◆ GIVEN EXERCISE ◆
Nothing should be output except the lines from the one containing "make_headpiece()" through the one containing "bpy.context.view_layer.update()", both ends included, each repeated exactly.
-- START --
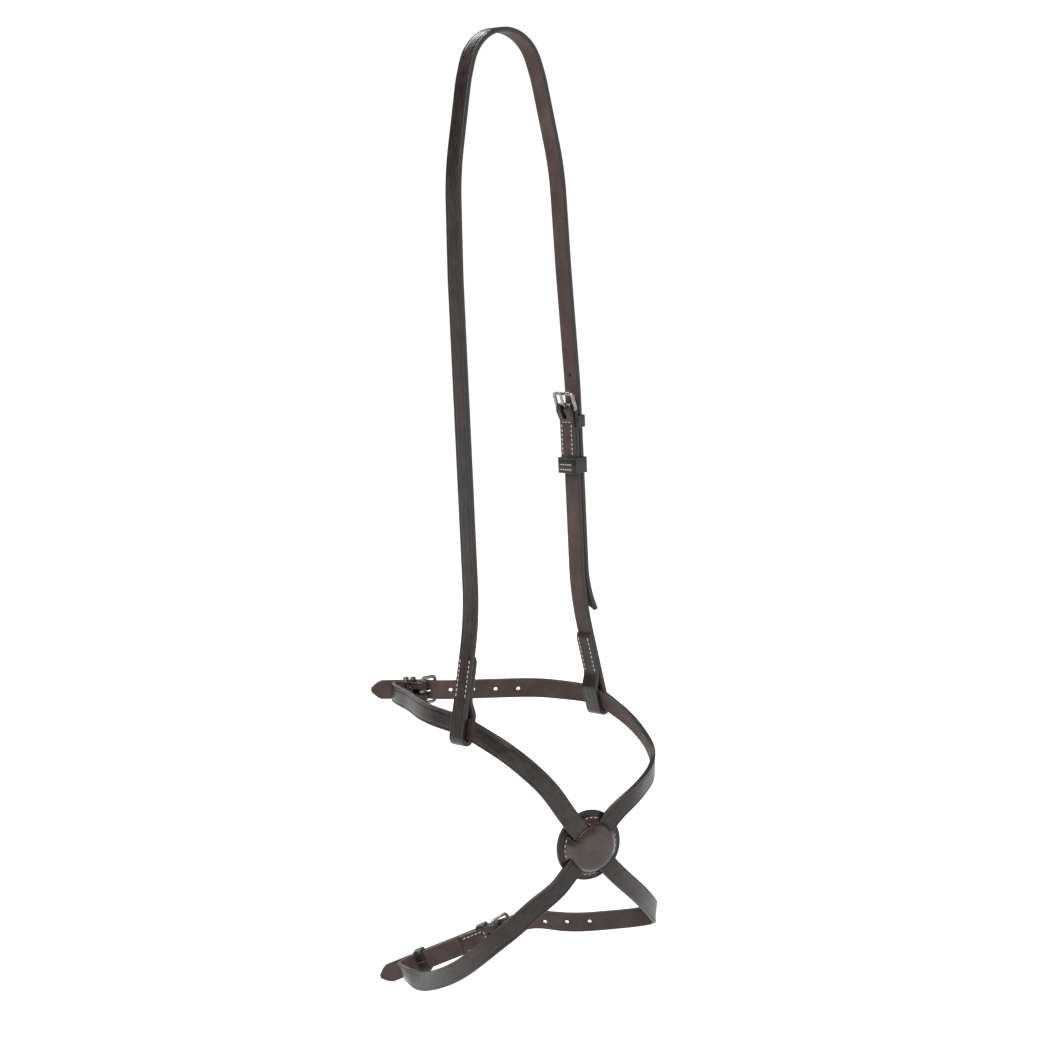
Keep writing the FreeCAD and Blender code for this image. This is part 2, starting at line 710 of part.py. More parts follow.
def make_buckle_frame(place, lean, label):
    """Rectangular wire frame with rounded corners."""
    body = new_body(place.multiply(frame_turn(lean)))
    reach = size("buckle_reach")
    half = size("buckle_inner_width") / 2 + BAR
    bend = 2.6
    far = bend * (1 - math.sqrt(0.5))
    path = Outline((0, 0)).line((0, half - bend)).arc((far, half - far), (bend, half))
    path.line((reach - bend, half)).arc((reach - far, half - far), (reach, half - bend))
    path.line((reach, bend - half)).arc((reach - far, far - half), (reach - bend, -half))
    path.line((bend, -half)).arc((far, far - half), (0, bend - half))
    spine = flat_sketch(body, "XY_Plane", path.close())
    wire = flat_sketch(body, "XZ_Plane", [Part.Circle(Vector(), Vector(0, 0, 1), BAR)])
    wire.addConstraint(Sketcher.Constraint("Diameter", 0, 2 * BAR))
    wire.setExpression("Constraints[0]", "sizes.buckle_wire")
    pipe = body.newObject("PartDesign::AdditivePipe", "frame")
    pipe.Profile = wire
    pipe.Spine = spine
    return finish_part(body, label)


def make_prong(place, frame_lean, side, label):
    """Buckle tongue: an eye round the hinge bar, and a tongue resting on the front bar.

    side is +1 where it rests on the bar's outer side and -1 on its inner side.
    """
    body = new_body(place)
    eye = FOLD_IN + 1.5
    ring = [Part.Circle(Vector(), Vector(0, 0, 1), radius) for radius in (eye, FOLD_IN)]
    padded(body, "XZ_Plane", ring, "sizes.prong_wire * 1.5")
    flat = size("prong_wire") * 0.85
    turn = math.radians(frame_lean)
    ahead = (math.cos(turn), math.sin(turn))
    aside = (-side * math.sin(turn), side * math.cos(turn))
    rest = BAR + flat / 2 + 0.12

    def spot(along, off):
        return [ahead[i] * along + aside[i] * off for i in (0, 1)]

    reach = size("buckle_reach")
    route = [(*spot(1.9, 1.1), 0), (*spot(reach * 0.55, rest), 14), (*spot(reach + 2.2, rest), 0)]
    padded(body, "XZ_Plane", ribbon(route, flat), "sizes.prong_wire")
    return finish_part(body, label)


def make_keeper(place, spot, length, low, high, closed, label):
    """A keeper band round the straps: closed, or open below where it is sewn in."""
    body = new_body(place.multiply(Placement(Vector(spot, 0, 0), Rotation())))
    fit = size("keeper_fit")
    skin = size("keeper_thickness")
    half = WIDTH / 2 + fit
    low, high = low - fit, high + fit
    corner = 1.6
    outer = Outline((half + skin, low - skin if closed else low + fit))
    outer.line((half + skin, high + skin - corner))
    outer.arc((half + skin - corner * 0.3, high + skin - corner * 0.3), (half + skin - corner, high + skin))
    outer.line((corner - half - skin, high + skin))
    outer.arc((corner * 0.3 - half - skin, high + skin - corner * 0.3), (-half - skin, high + skin - corner))
    if closed:
        outer.line((-half - skin, low - skin))
        shape = outer.close() + box_outline(-half, low, half, high)
    else:
        outer.line((-half - skin, low + fit), (-half, low + fit), (-half, high))
        outer.line((half, high), (half, low + fit))
        shape = outer.close()
    pad = padded(body, "YZ_Plane", shape, f"{length} mm")
    return finish_part(body, label)


def make_buckles_and_keepers():
    """Three buckles, each with its prong, sewn-in keeper and running keeper."""
    top = OVER_Z + THICK / 2
    base = FOLD_IN
    lap = FOLD_IN - SKIVED
    for name, place in (("upper", UPPER_BUCKLE), ("lower", LOWER_BUCKLE)):
        make_buckle_frame(place, ENGAGED_LEAN, name + "_buckle_frame")
        make_prong(place, ENGAGED_LEAN, 1, name + "_prong")
    make_buckle_frame(CHEEK_BUCKLE, -CHEEK_FRAME_LEAN, "cheek_buckle_frame")
    make_prong(CHEEK_BUCKLE, -CHEEK_FRAME_LEAN, -1, "cheek_prong")
    make_keeper(CHEEK_BUCKLE, -9.8, 10.0, base - 1, top, False, "cheek_fixed_keeper")
    make_keeper(CHEEK_BUCKLE, -46.0, 13.0, lap - 0.6, top, True, "cheek_running_keeper")
    make_keeper(UPPER_BUCKLE, -6.8, 4.6, base - 1, top, False, "upper_fixed_keeper")
    make_keeper(UPPER_BUCKLE, -12.6, 4.6, lap - 0.6, top, True, "upper_running_keeper")
    make_keeper(LOWER_BUCKLE, -12.0, 9.0, base - 1, top, False, "lower_fixed_keeper")
    make_keeper(LOWER_BUCKLE, -72.0, 8.0, base, top, True, "lower_running_keeper")


# ---------------------------------------------------------- stitching

def stitch(place, spot, along):
    """One stitch lying on the leather at spot, along the given direction."""
    thread = doc.addObject("Part::Cylinder", "stitch")
    thread.setExpression("Radius", "sizes.thread_diameter / 2")
    thread.setExpression("Height", "sizes.stitch_length")
    start = Vector(*spot) - Vector(*along).normalize() * (size("stitch_length") / 2)
    thread.Placement = place.multiply(Placement(start, Rotation(Vector(0, 0, 1), Vector(*along))))
    return thread


def stitch_line(place, start, end):
    """Evenly spaced stitches from start to end."""
    start, end = Vector(*start), Vector(*end)
    run = end - start
    count = max(int(run.Length / size("stitch_pitch")), 1)
    return [stitch(place, start + run * ((index + 0.5) / count), run) for index in range(count)]


def stitching(threads, label):
    """All the stitches of one seam as one sub-part."""
    seam = doc.addObject("Part::Compound", label)
    seam.Links = threads
    return finish_part(seam, label)


SEAM_INSET = 2.4
THREAD_LIFT = size("thread_diameter") / 2 + 0.05


def loop_stitching(side, label):
    """Two rows up a cheek's turned-back end, on its inner and outer faces."""
    low = size("loop_half_height") + 10.7
    high = low + size("loop_stitch_length") - 5
    place = loop_place(side)
    threads = []
    for u in (size("loop_half_width") + THICK + THREAD_LIFT, size("loop_half_width") - SKIVED - THREAD_LIFT):
        for y in (SEAM_INSET - WIDTH / 2, WIDTH / 2 - SEAM_INSET):
            (x1, z1), (x2, z2) = place(u, low), place(u, high)
            threads += stitch_line(LEAN, (x1, y, z1), (x2, y, z2))
    return stitching(threads, label)


def fold_stitching(place, near, far, label):
    """Rows along a buckle's turned-back end and one row across it, on the inner face."""
    v = FOLD_IN - SKIVED - THREAD_LIFT
    half = WIDTH / 2 - SEAM_INSET
    threads = []
    if far - near > size("stitch_pitch"):
        for y in (-half, half):
            threads += stitch_line(place, (-near - 1.5, y, v), (-far, y, v))
    threads += stitch_line(place, (-near, -half, v), (-near, half, v))
    return stitching(threads, label)


def rosette_stitching():
    """An arc of stitches on the cover's rim in each gap between two arms."""
    radius = size("cover_diameter") / 2 - 1.1
    arm = math.degrees(math.asin((WIDTH / 2 + 2.6) / radius))
    lift = COVER_RIM + THREAD_LIFT
    arms = [turn + slope for turn in (0, 180, 360) for slope in (STRAP_1_SLOPE, STRAP_2_SLOPE)]
    threads = []
    for low, high in zip(arms[1:], arms[2:]):
        low, high = low + arm, high - arm
        count = max(int(math.radians(high - low) * radius / size("stitch_pitch")), 1)
        for index in range(count):
            angle = math.radians(low + (high - low) * (index + 0.5) / count)
            spot = (radius * math.cos(angle), radius * math.sin(angle), lift)
            threads.append(stitch(COVER_PLACE, spot, (-math.sin(angle), math.cos(angle), 0)))
    return stitching(threads, "rosette_stitching")


def make_stitching():
    """Every seam of the object."""
    loop_stitching(-1, "off_loop_stitching")
    loop_stitching(1, "near_loop_stitching")
    fold_stitching(CHEEK_BUCKLE, 10.5, 38, "cheek_buckle_stitching")
    fold_stitching(UPPER_BUCKLE, 9.5, 9.5, "upper_buckle_stitching")
    fold_stitching(LOWER_BUCKLE, 10.5, 30, "lower_buckle_stitching")
    rosette_stitching()


# ---------------------------------------------------------- write

def check_and_write():
    """Refuse a failed document, then write one file for each sub-part."""
    doc.recompute()
    for thing in doc.Objects:
        if {"Invalid", "Error"} & set(thing.State):
            raise RuntimeError(f"{thing.Name} ({thing.Label}): {thing.State}")
    os.makedirs("parts", exist_ok=True)
    for part in FINISHED:
        shape = part.Shape
        if shape.isNull() or not shape.isValid() or not shape.Solids:
            raise RuntimeError(f"{part.Label} has no valid shape")
        print(f"{part.Label}: {len(shape.Solids)} solid, {shape.Volume:.0f} mm3, {shape.BoundBox}")
        shape.exportStep(f"parts/{part.Label}.step")


make_headpiece()
make_near_cheek()
make_nose_strap_1()
make_nose_strap_2()
make_rosette_base()
make_rosette_cover()
make_buckles_and_keepers()
make_stitching()
check_and_write()
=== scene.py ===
"""Crossed (figure-eight) noseband on its headpiece: the looks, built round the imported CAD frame.

Lengths are worked out in millimetres, in the CAD's frame, and turned into metres when a mesh
is made. Every strap is swept along its own route as one continuous piece of leather, from one
cut end to the other, with its turned-back ends, punched holes and creased edges.
"""
import math

import bpy
import numpy as np
from mathutils import Matrix, Vector


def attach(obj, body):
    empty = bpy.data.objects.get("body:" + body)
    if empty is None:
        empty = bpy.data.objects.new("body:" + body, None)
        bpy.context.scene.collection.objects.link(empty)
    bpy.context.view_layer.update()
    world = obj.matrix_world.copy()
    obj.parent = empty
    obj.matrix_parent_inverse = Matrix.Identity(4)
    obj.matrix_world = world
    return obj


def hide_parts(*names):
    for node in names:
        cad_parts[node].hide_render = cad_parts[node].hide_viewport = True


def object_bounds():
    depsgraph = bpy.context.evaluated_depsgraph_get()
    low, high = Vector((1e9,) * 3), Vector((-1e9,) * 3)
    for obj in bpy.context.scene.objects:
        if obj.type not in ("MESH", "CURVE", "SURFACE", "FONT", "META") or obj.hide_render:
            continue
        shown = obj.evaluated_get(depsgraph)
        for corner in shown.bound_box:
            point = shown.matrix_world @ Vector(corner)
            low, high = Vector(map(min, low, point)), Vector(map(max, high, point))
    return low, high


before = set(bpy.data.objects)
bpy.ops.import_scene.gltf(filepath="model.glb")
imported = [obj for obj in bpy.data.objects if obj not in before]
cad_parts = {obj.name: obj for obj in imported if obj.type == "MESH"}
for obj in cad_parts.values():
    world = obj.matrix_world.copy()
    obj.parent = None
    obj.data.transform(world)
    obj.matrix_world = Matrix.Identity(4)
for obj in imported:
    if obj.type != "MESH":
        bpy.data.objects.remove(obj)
cad_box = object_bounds()

MM = 0.001


def turned(degrees, axis):
    """A turn about one axis, as a 4 x 4 matrix."""
    return Matrix.Rotation(math.radians(degrees), 4, axis)


# ---------------------------------------------------------- sizes, in millimetres and degrees

WIDTH = 16.0
THICK = 3.8
SKIVED = 3.0
SKIVED_END = 0.7
GAP = 0.3
STEP = THICK + GAP
EDGE_LINE = 2.4  # the creased line's distance from a strap's edge
THREAD = 0.7
STITCH_PITCH = 3.6

# Buckles: bar radius, and the strap's layers above the hinge bar's axis.
BAR = 1.5
FOLD_IN = BAR + 0.08
LINE = FOLD_IN + THICK / 2
OVER = LINE + STEP
UNDER_BAR = LINE - 0.6
KEEPER_TOP = OVER + THICK / 2
FOLD_FACE = FOLD_IN - SKIVED
UPPER_LAP, LOWER_LAP = 14.6, 34
REACH = 14.0
FRAME_HALF = 18.6 / 2 + BAR
PRONG_FLAT = 2.4 * 0.85
ENGAGED_LEAN = 33.5
CHEEK_LEAN = -16.0

# Headpiece arch and cheek loops, in the arch's own leaning plane.
ARCH = turned(-3.9, "X")
SPAN = 59.0
CROWN_RADIUS = 37
CHEEK_DROP = 549.0
HINGE_DROP = 306.0
SPLAY = math.radians(13)
SPLAY_BEND = 240
LOOP_HALF = 2.6
LOOP_REACH = 11.8
LOOP_STITCHED = 36
LOOP_LOW = LOOP_HALF - LOOP_REACH
LOOP_SHIFT = LOOP_HALF + THICK / 2
LOOP_X = SPAN + 86 * math.tan(SPLAY) - LOOP_SHIFT / math.cos(SPLAY)
_, LOOP_FORE, LOOP_Z = ARCH @ Vector((0, 0, -CHEEK_DROP))

# Holes: the round ones, the long one that carries an engaged prong, and three on a free run.
HOLE = 3.4
TONGUE_LONG, TONGUE_WIDE = 7.2, 4.4
TONGUE_LEAN = -20.0
TONGUE_SPOT = (6.8, 5.5)
TONGUE_HOLE = (5.0, 6.15)
HEADPIECE_PITCH = 25
NOSE_PITCH = 19
RUN_HOLES = ((23.8, -29.4, -735.5), (36.6, -42.8, -734.8), (49.4, -56.9, -733.6))
RUN_FACING = 41.5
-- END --
◆ CORRECT RESPONSE ◆
make_headpiece()
make_near_cheek()
make_nose_strap_1()
make_nose_strap_2()
make_rosette_base()
make_rosette_cover()
make_buckles_and_keepers()
make_stitching()
check_and_write()
=== scene.py ===
"""Crossed (figure-eight) noseband on its headpiece: the looks, built round the imported CAD frame.

Lengths are worked out in millimetres, in the CAD's frame, and turned into metres when a mesh
is made. Every strap is swept along its own route as one continuous piece of leather, from one
cut end to the other, with its turned-back ends, punched holes and creased edges.
"""
import math

import bpy
import numpy as np
from mathutils import Matrix, Vector


def attach(obj, body):
    empty = bpy.data.objects.get("body:" + body)
    if empty is None:
        empty = bpy.data.objects.new("body:" + body, None)
        bpy.context.scene.collection.objects.link(empty)
    bpy.context.view_layer.update()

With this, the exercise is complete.